#### Set task
Restate the opening lines of the material below word for word, stopping after the line that contains "bend_r = 850.5; // [600:0.5:2000]".

#### Data shown
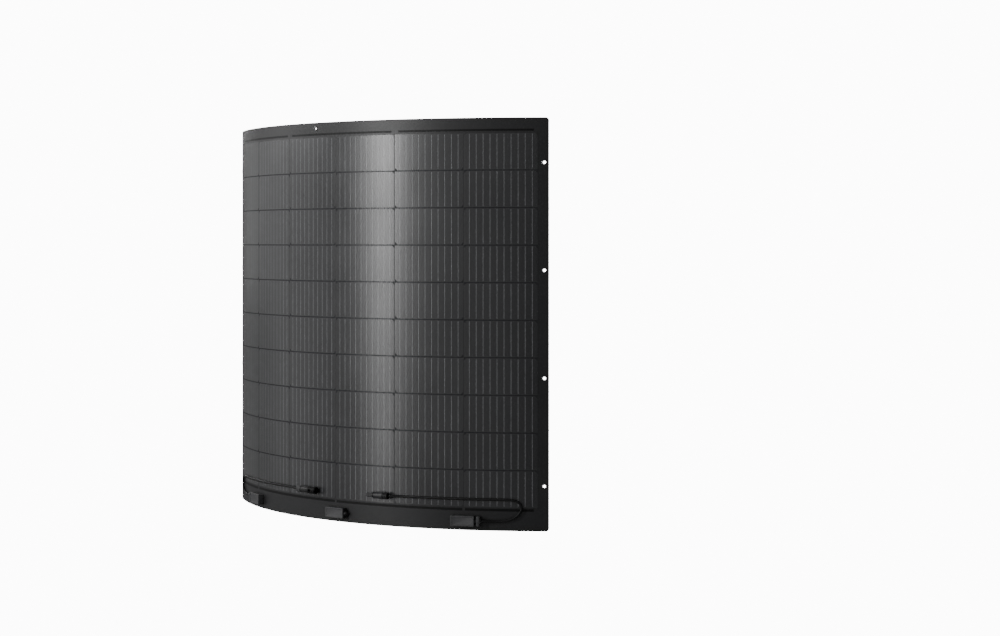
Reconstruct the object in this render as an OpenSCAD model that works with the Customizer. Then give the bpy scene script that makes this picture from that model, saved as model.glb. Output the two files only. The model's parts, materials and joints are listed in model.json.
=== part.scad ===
// Flexible solar sheet, stood on its lower edge and bowed about an upright axis.
// The sunny, convex face looks towards -Y. X runs along the sheet and Z is up.
// A place on the sheet is given by three numbers: s, the distance along the
// sunny face from its middle; z, the height; and lift, the height off that face.

/* [Sheet] */
// Width of the sheet, measured along its curve
sheet_w = 1158; // [1150:1:1200]
// Height of the sheet
sheet_h = 1010; // [1000:1:1060]
// Thickness of the whole laminate
sheet_t = 2.5; // [2.2:0.1:3.5]
// Radius of the sheet's corners
corner_r = 8; // [2:1:15]
// Radius of the sunny face in the stored, bowed pose
bend_r = 850.5; // [600:0.5:2000]

/* [Cells] */
// Width of a half cell
cell_w = 182; // [180:0.5:183]
// Height of a half cell
cell_h = 91; // [88:0.5:91.5]
// Distance from one column of cells to the next
column_pitch = 184; // [183.5:0.1:186]
// Distance from one row of cells to the next
row_pitch = 91.7; // [91.6:0.1:92]
// Height of the lowest row above the lower edge
cells_z = 56.5; // [52:0.5:60]
// Leg of the cut corners of a half cell
cell_chamfer = 7.35; // [3:0.05:10]
// Distance between the wires soldered to a cell
wire_pitch = 17.28; // [16:0.02:18]
// Width of a wire
wire_w = 0.5; // [0.3:0.1:1]

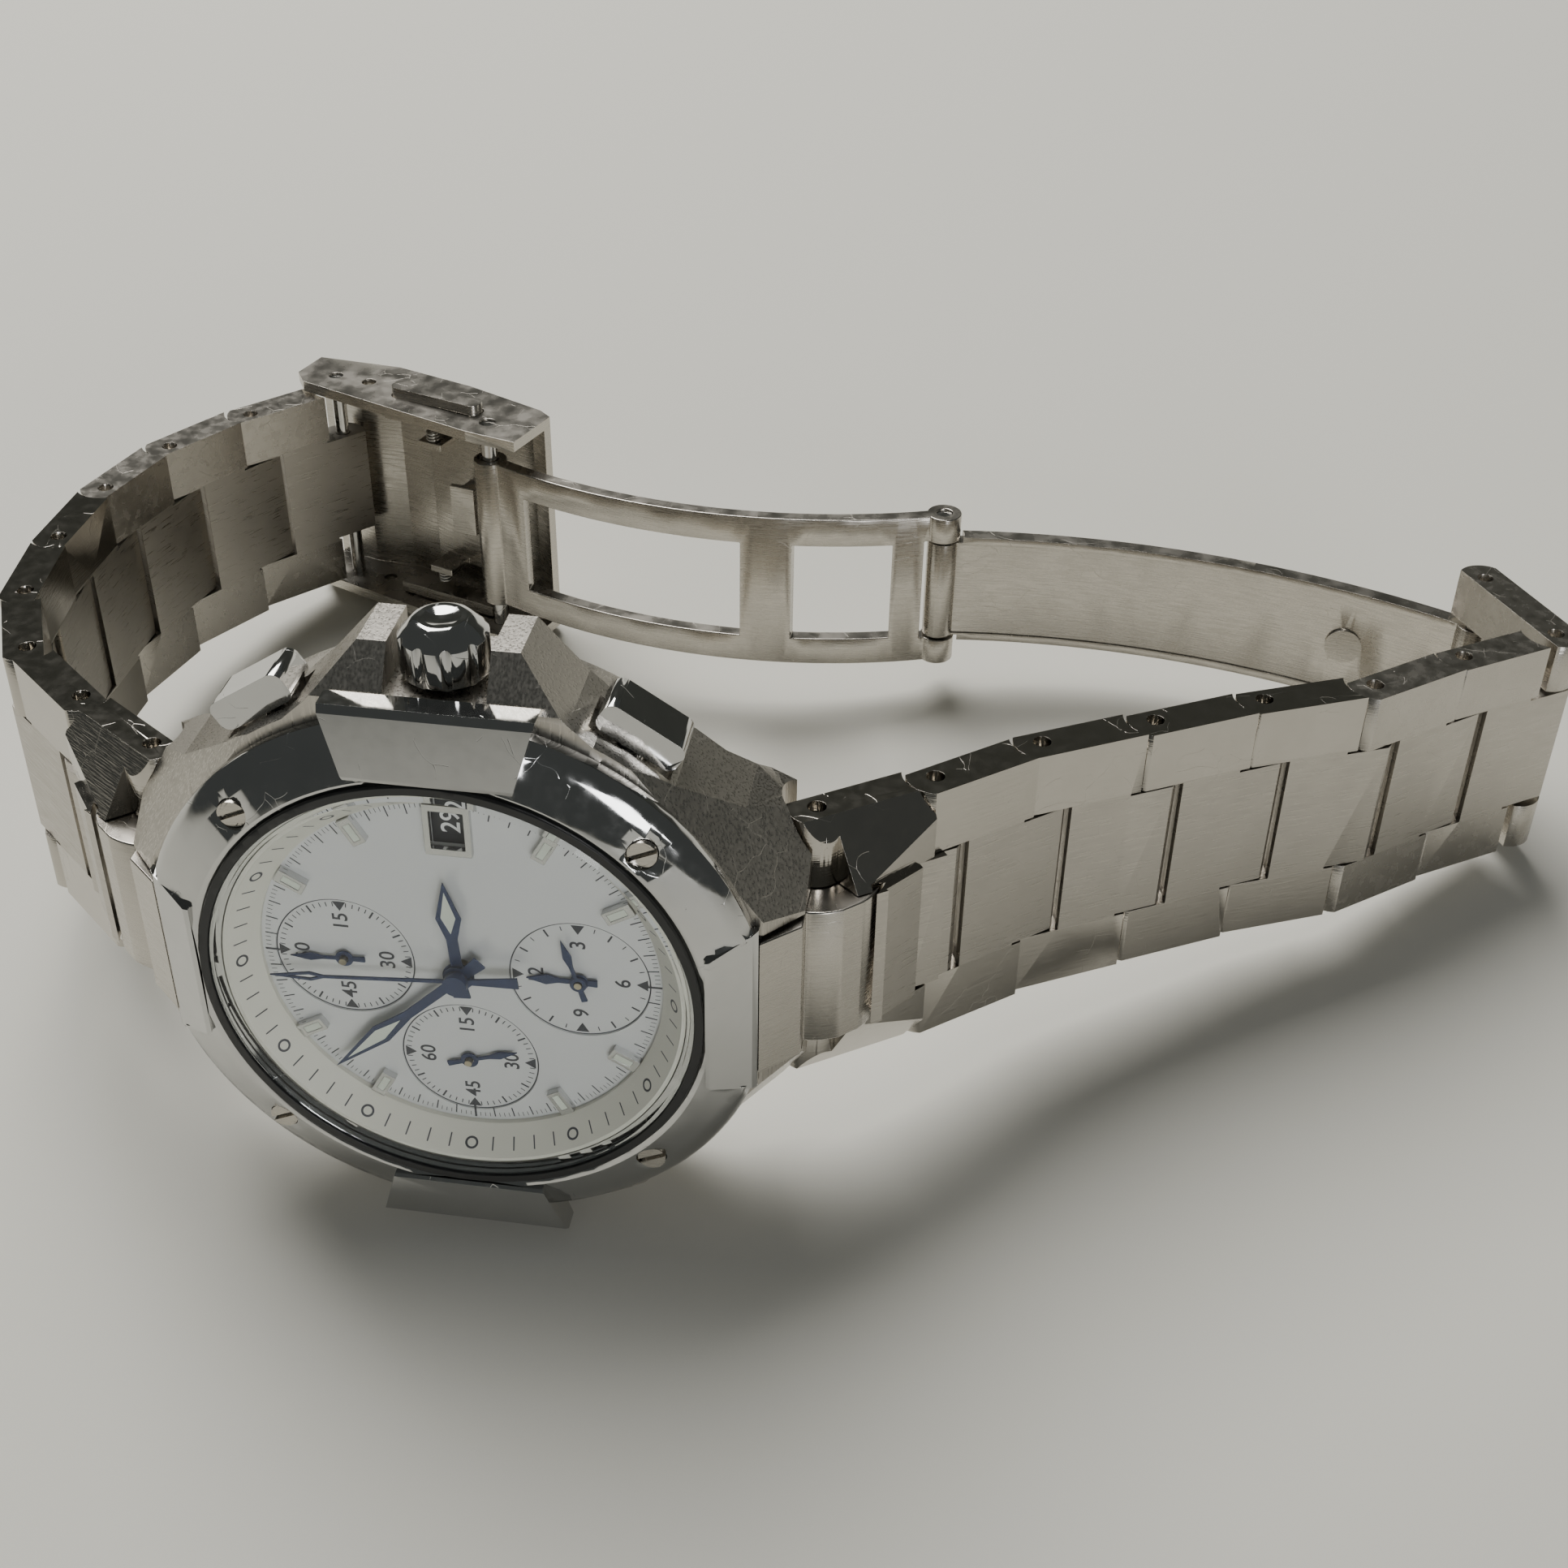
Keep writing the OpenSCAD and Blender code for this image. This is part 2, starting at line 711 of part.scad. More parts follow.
module lug_bars() {
    color("#b0ada3") laid() for (m = [0, 1])
        mirror([0, m, 0]) translate([0, 18.9, -3.4]) cross_bar(0.66, 8.2);
}

// ---- clasp ----

// Puts a clasp piece in its place: at a pin in the (y, z) plane, pointing in a direction.
module in_clasp(pin, dir) {
    laid() translate([0, pin[0], pin[1]]) rotate([dir, 0, 0]) children();
}

// Side view of the cover's walls.
module cover_wall() {
    polygon([
        [-3.4, -1], [-3.6, 2.6], [4, 4.2], [11.8, 3.9], [19.9, 2.7], [21.3, 2],
        [21.3, -3.7], [16.5, -3.9], [-1.8, -2.4]
    ]);
}

// Section of the cover's curved plate.
module cover_plate() {
    polygon([
        [-3.55, 2.35], [-3.6, 2.6], [4, 4.2], [11.8, 3.9], [19.9, 2.7], [21.3, 2],
        [21.3, 1], [19.6, 1.7], [11.6, 2.95], [4.2, 3.2], [0.5, 2.35]
    ]);
}

// Rounded section of a clasp button, or of the slot it slides in, seen from the side of the cover.
module button_section(extra) {
    translate([11.2, -0.35]) soft_rect(9 + 2 * extra, 1.7 + 2 * extra, 0.7);
}

module clasp_cover() {
    color("#95928a") in_clasp(cover_pin, cover_dir) difference() {
        union() {
            both_sides(cover_wall_in, cover_half_w) cover_wall();
            across(-cover_wall_in - 0.02, cover_wall_in + 0.02) cover_plate();
        }
        cross_bar(link_pin_r + 0.03, 12);
        translate([0, 3.4, 0.3]) cross_bar(link_pin_r + 0.03, 12);
        translate([0, cover_hinge_u, hinge_in]) cross_bar(hinge_pin_r + 0.03, 12);
        across(-12, 12) button_section(0.08);
    }
}

// A clasp button on the three o'clock side: a cap through the wall's slot, with a flange inside.
module clasp_button() {
    across(8.3, 11.3) button_section(0);
    across(8.3, 9.3) translate([11.2, -0.35]) square([10, 2.3], center = true);
}

module clasp_button_3() {
    color("#8a877f") in_clasp(cover_pin, cover_dir) clasp_button();
}

module clasp_button_9() {
    color("#8a877f") in_clasp(cover_pin, cover_dir) mirror([1, 0, 0]) clasp_button();
}

module catch_plate() {
    color("#a5a299") in_clasp(cover_pin, cover_dir) {
        across(-6.6, 6.6) polygon([[8, 3], [11.6, 2.88], [14, 2.5], [14, 1.5], [8, 2.2]]);
        across(-2.4, 2.4)
            polygon([[12.6, 1.8], [13.9, 1.6], [13.9, 0.1], [11.6, -0.2], [11.6, 0.3], [12.6, 0.5]]);
        both_sides(6, 6.6) translate([9.2, -1]) square([2.4, 3.2]);
    }
}

module button_springs() {
    color("#b5b2a8") in_clasp(cover_pin, cover_dir) for (s = [-1, 1], i = [0:2])
        translate([s * (6.8 + 0.3 * i), 10.4, -0.35]) rotate([0, 90, 0])
            rotate_extrude($fn = 32) translate([0.5, 0]) circle(0.12, $fn = 16);
}

module cover_hinge_pin() {
    color("#b0ada3") in_clasp(cover_hinge, cover_dir) cross_bar(hinge_pin_r, 10.2);
}

module cover_spring_bar() {
    color("#b0ada3") in_clasp(cover_pin, cover_dir) cross_bar(link_pin_r, 10.2);
}

// An arched strip from (0, 0) to (len, 0), bowed down by rise.
module arch(len, rise, t) {
    r = len * len / (8 * rise) + rise / 2;
    intersection() {
        translate([len / 2, r - rise]) difference() {
            circle(r + t / 2, $fn = 360);
            circle(r - t / 2, $fn = 360);
        }
        translate([0, -rise - t]) square([len, rise + 2 * t]);
    }
}

// Ladder blade: two rails and three rungs, forked at its far end.
module blade_1() {
    color("#9d9a91") in_clasp(cover_hinge, blade_1_dir) difference() {
        union() {
            across(-7, 7) arch(blade_1_len, blade_1_rise, blade_t);
            across(-7, 7) circle(knuckle_r);
            both_sides(4.7, 7) translate([blade_1_len, 0]) circle(knuckle_r);
        }
        translate([-4.5, 3.6, -10]) cube([9, 20, 20]);
        translate([-4.5, 27.9, -10]) cube([9, 8.2, 20]);
        across(-4.7, 4.7) translate([blade_1_len, 0]) circle(knuckle_r + 0.4);
        cross_bar(hinge_pin_r + 0.07, 12);
        translate([0, blade_1_len, 0]) cross_bar(0.68, 12);
    }
}

// Solid blade: a narrow arched strip with a raised rim, a catch stud and a knuckle at each end.
module blade_2() {
    color("#9d9a91") in_clasp(blade_pin, blade_2_dir) difference() {
        union() {
            across(-5, 5) mirror([0, 1]) arch(blade_2_len, blade_2_rise, 1);
            both_sides(4.3, 5) mirror([0, 1]) arch(blade_2_len, blade_2_rise, 1.3);
            across(-4.5, 4.5) circle(1.3);
            across(-4.95, 4.95) translate([blade_2_len, 0]) circle(1.3);
            translate([0, blade_2_len - 9.5, 1.6]) cylinder(r = 1.5, h = 2.6);
        }
        both_sides(4.5, 8) circle(knuckle_r + 0.35);
        both_sides(4.95, 8) translate([blade_2_len, 0]) circle(2);
        cross_bar(0.71, 12);
        translate([0, blade_2_len, 0]) cross_bar(0.63, 12);
    }
}

module blade_hinge_pin() {
    color("#b0ada3") in_clasp(blade_pin, blade_1_dir) cross_bar(0.65, 6.8);
}

module blade_spring_bar() {
    color("#b0ada3") in_clasp(blade_end, blade_2_dir) cross_bar(link_pin_r, 5.15);
}

case_middle();
caseback();
caseback_gasket();
bezel();
bezel_screws();
crystal();
crystal_gasket();
chapter_ring();
dial();
hour_markers();
date_frame();
date_disc();
movement();
movement_holder();
battery();
crown_tube();
stem();
crown();
pusher_2();
pusher_4();
pusher_springs();
hour_hand();
minute_hand();
chrono_seconds_hand();
minute_counter_hand();
small_seconds_hand();
alarm_hour_hand();
alarm_minute_hand();
end_link_12();
end_link_6();
lug_bars();
link_12_1();
link_12_2();
link_12_3();
link_12_4();
link_12_5();
link_12_6();
link_12_7();
link_12_8();
link_6_1();
link_6_2();
link_6_3();
link_6_4();
link_6_5();
link_6_6();
link_6_7();
link_6_8();
clasp_cover();
clasp_button_3();
clasp_button_9();
button_springs();
catch_plate();
blade_1();
blade_2();
cover_hinge_pin();
blade_hinge_pin();
cover_spring_bar();
blade_spring_bar();
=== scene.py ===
import json

import bmesh
import bpy
import numpy as np
from mathutils import Matrix


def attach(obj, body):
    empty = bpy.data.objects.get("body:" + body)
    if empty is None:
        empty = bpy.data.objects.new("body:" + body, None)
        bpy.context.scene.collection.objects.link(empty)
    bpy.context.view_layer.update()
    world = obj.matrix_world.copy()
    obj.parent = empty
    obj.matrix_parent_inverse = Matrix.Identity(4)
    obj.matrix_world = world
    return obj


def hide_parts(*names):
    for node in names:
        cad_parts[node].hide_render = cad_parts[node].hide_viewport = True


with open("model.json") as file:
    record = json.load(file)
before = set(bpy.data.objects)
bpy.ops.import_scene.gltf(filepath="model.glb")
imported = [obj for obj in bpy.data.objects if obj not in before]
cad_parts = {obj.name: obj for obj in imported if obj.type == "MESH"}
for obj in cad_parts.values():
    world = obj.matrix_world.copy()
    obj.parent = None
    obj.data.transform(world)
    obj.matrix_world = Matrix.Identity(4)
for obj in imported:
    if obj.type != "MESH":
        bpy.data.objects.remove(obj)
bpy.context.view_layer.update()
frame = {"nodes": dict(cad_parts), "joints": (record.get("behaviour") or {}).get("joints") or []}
nodes = frame["nodes"]
joints = {j["name"]: j for j in frame["joints"]}

# ---------------------------------------------------------------- case
# The case middle is forged stainless steel with four lug wings and a crown guard, brushed
# on its sides and polished on the bevels of the lugs. The other pieces are built up on it.

# The watch's own axes: x to three o'clock, y to twelve, z out of the dial, in millimetres.
axis_z = -np.array(joints["minute_turn"]["axis"])
axis_x = np.array(joints["crown_turn"]["axis"])
axis_y = np.cross(axis_z, axis_x)
watch_axes = np.array([axis_x, axis_y, axis_z])
hand_height = 1.0
dial_middle = np.array(joints["minute_turn"]["pos_m"]) - axis_z * hand_height / 1000


def placed(points):
    """Points in the watch's own axes and millimetres, turned and moved into the frame, in metres."""
    return dial_middle + np.asarray(points, float) @ watch_axes / 1000


def watch_space():
    """Node group: an object-space position turned back into the watch's own axes, in millimetres."""
    tree = bpy.data.node_groups.new("Watch space", "ShaderNodeTree")
    tree.interface.new_socket("Position", in_out="OUTPUT", socket_type="NodeSocketVector")
    out = tree.nodes.new("NodeGroupOutput")
    coord = tree.nodes.new("ShaderNodeTexCoord")
    shift = tree.nodes.new("ShaderNodeVectorMath")
    shift.operation = "SUBTRACT"
    shift.inputs[1].default_value = dial_middle
    tree.links.new(coord.outputs["Object"], shift.inputs[0])
    join = tree.nodes.new("ShaderNodeCombineXYZ")
    for k in range(3):
        dot = tree.nodes.new("ShaderNodeVectorMath")
        dot.operation = "DOT_PRODUCT"
        dot.inputs[1].default_value = watch_axes[k] * 1000
        tree.links.new(shift.outputs[0], dot.inputs[0])
        tree.links.new(dot.outputs["Value"], join.inputs[k])
    tree.links.new(join.outputs[0], out.inputs[0])
    return tree


watch_space_group = watch_space()


def wear_group():
    """Node group: brushing (noise drawn out along one axis), fine scratches, smudges and their height.
    Stretch is how fast the brushing changes along each of the watch's axes."""
    tree = bpy.data.node_groups.new("Metal wear", "ShaderNodeTree")
    face = tree.interface
    face.new_socket("Stretch", in_out="INPUT", socket_type="NodeSocketVector")
    for name in ("Smooth", "Rough", "Brushing"):
        face.new_socket(name, in_out="INPUT", socket_type="NodeSocketFloat")
    for name in ("Roughness", "Height", "Smudge"):
        face.new_socket(name, in_out="OUTPUT", socket_type="NodeSocketFloat")
    new, link = tree.nodes.new, tree.links.new
    given, out = new("NodeGroupInput"), new("NodeGroupOutput")
    space = new("ShaderNodeGroup")
    space.node_tree = watch_space_group
    drawn = new("ShaderNodeVectorMath")
    drawn.operation = "MULTIPLY"
    link(space.outputs[0], drawn.inputs[0])
    link(given.outputs["Stretch"], drawn.inputs[1])
    brush = new("ShaderNodeTexNoise")
    brush.inputs["Scale"].default_value = 1.0
    brush.inputs["Detail"].default_value = 4.0
    link(drawn.outputs[0], brush.inputs["Vector"])
    smudge = new("ShaderNodeTexNoise")
    smudge.inputs["Scale"].default_value = 0.35
    smudge.inputs["Detail"].default_value = 3.0
    link(space.outputs[0], smudge.inputs["Vector"])
    bent = new("ShaderNodeTexNoise")
    bent.inputs["Scale"].default_value = 0.25
    link(space.outputs[0], bent.inputs["Vector"])
    turned = new("ShaderNodeVectorMath")
    turned.operation = "MULTIPLY_ADD"
    turned.inputs[1].default_value = (2.5, 2.5, 2.5)
    link(bent.outputs["Color"], turned.inputs[0])
    link(space.outputs[0], turned.inputs[2])
    cells = new("ShaderNodeTexVoronoi")
    cells.feature = "DISTANCE_TO_EDGE"
    cells.inputs["Scale"].default_value = 0.3
    link(turned.outputs[0], cells.inputs["Vector"])
    thin = new("ShaderNodeMapRange")
    thin.inputs["From Max"].default_value = 0.006
    thin.inputs["To Min"].default_value = 1.0
    thin.inputs["To Max"].default_value = 0.0
    link(cells.outputs["Distance"], thin.inputs["Value"])
    some = new("ShaderNodeMath")
    some.operation = "GREATER_THAN"
    some.inputs[1].default_value = 0.55
    link(smudge.outputs["Fac"], some.inputs[0])
    scratch = new("ShaderNodeMath")
    scratch.operation = "MULTIPLY"
    link(thin.outputs[0], scratch.inputs[0])
    link(some.outputs[0], scratch.inputs[1])
    rough = new("ShaderNodeMapRange")
    rough.inputs["From Min"].default_value = 0.35
    rough.inputs["From Max"].default_value = 0.65
    link(brush.outputs["Fac"], rough.inputs["Value"])
    link(given.outputs["Smooth"], rough.inputs["To Min"])
    link(given.outputs["Rough"], rough.inputs["To Max"])
    worn = new("ShaderNodeMath")
    worn.operation = "MULTIPLY_ADD"
    worn.inputs[1].default_value = 0.18
    link(scratch.outputs[0], worn.inputs[0])
    link(rough.outputs[0], worn.inputs[2])
    cut = new("ShaderNodeMath")
    cut.operation = "MULTIPLY"
    link(brush.outputs["Fac"], cut.inputs[0])
    link(given.outputs["Brushing"], cut.inputs[1])
    height = new("ShaderNodeMath")
    height.operation = "MULTIPLY_ADD"
    height.inputs[1].default_value = -0.35
    link(scratch.outputs[0], height.inputs[0])
    link(cut.outputs[0], height.inputs[2])
    link(worn.outputs[0], out.inputs["Roughness"])
    link(height.outputs[0], out.inputs["Height"])
    link(smudge.outputs["Fac"], out.inputs["Smudge"])
    return tree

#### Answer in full
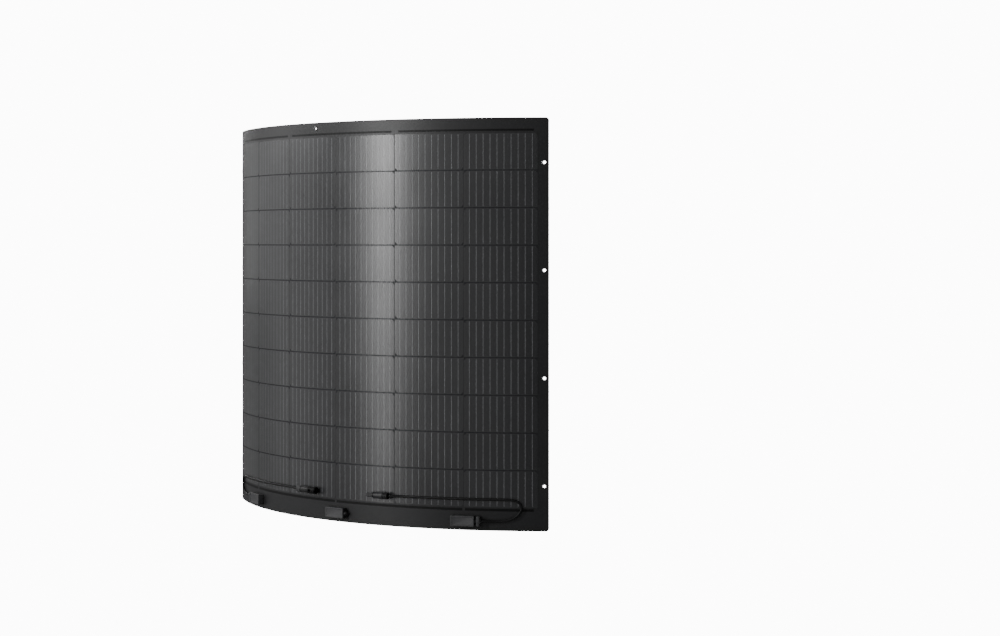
Reconstruct the object in this render as an OpenSCAD model that works with the Customizer. Then give the bpy scene script that makes this picture from that model, saved as model.glb. Output the two files only. The model's parts, materials and joints are listed in model.json.
=== part.scad ===
// Flexible solar sheet, stood on its lower edge and bowed about an upright axis.
// The sunny, convex face looks towards -Y. X runs along the sheet and Z is up.
// A place on the sheet is given by three numbers: s, the distance along the
// sunny face from its middle; z, the height; and lift, the height off that face.

/* [Sheet] */
// Width of the sheet, measured along its curve
sheet_w = 1158; // [1150:1:1200]
// Height of the sheet
sheet_h = 1010; // [1000:1:1060]
// Thickness of the whole laminate
sheet_t = 2.5; // [2.2:0.1:3.5]
// Radius of the sheet's corners
corner_r = 8; // [2:1:15]
// Radius of the sunny face in the stored, bowed pose
bend_r = 850.5; // [600:0.5:2000]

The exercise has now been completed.